Over the past two years I’ve made no secret about how anxiety has affected my weight. There was a part of me that, no matter how much I told myself I was wrong, was secretly please I’d lost weight. That’s the ultimate goal, right? To look tall and skinny, to look like a size 2 when that’s not what you should be?
Talking specifically about me. I’m fairly tall and the ‘right weight for my size’ is not looking like a size 2. These posts are typically all about me. You’re 100% a-okay fine and dandy as you are. Unless you want to change that. I’m gonna stop before I dig myself into a hole.
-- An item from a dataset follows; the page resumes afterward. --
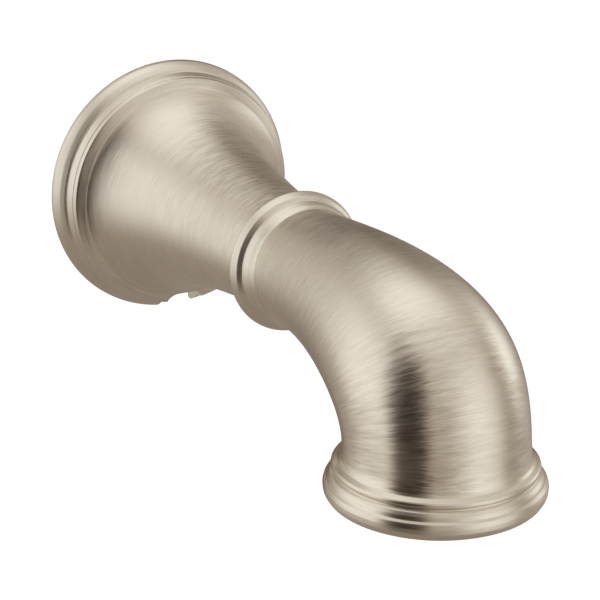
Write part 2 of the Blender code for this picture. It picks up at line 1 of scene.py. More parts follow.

Something about not being in a high stress environment (bloody A levels) or starting a brand new job (the summer after A levels) or moving into a flat with strangers (uni halls) has had a positive affect on what I’m eating. It’s almost as though, when I’m living with my best friends and am actually confident in what I’m doing, I eat like I should? Weird.
Breakfast most days. Lunch everyday – even if it’s at 4pm after work. Some kind of evening meal. Granted, sometimes these aren’t the most healthy. I’m still a student after all. But the ill feeling that has bugged me for nearly 4 years… it’s a one off, not a constant anymore.
Probably since October or November, I’ve gained back the weight I lost over a six week period – not consciously, but I think that’s a testament to how much things are right now.
Things are good. Things are okay. Food is still my 2nd greatest joy in life.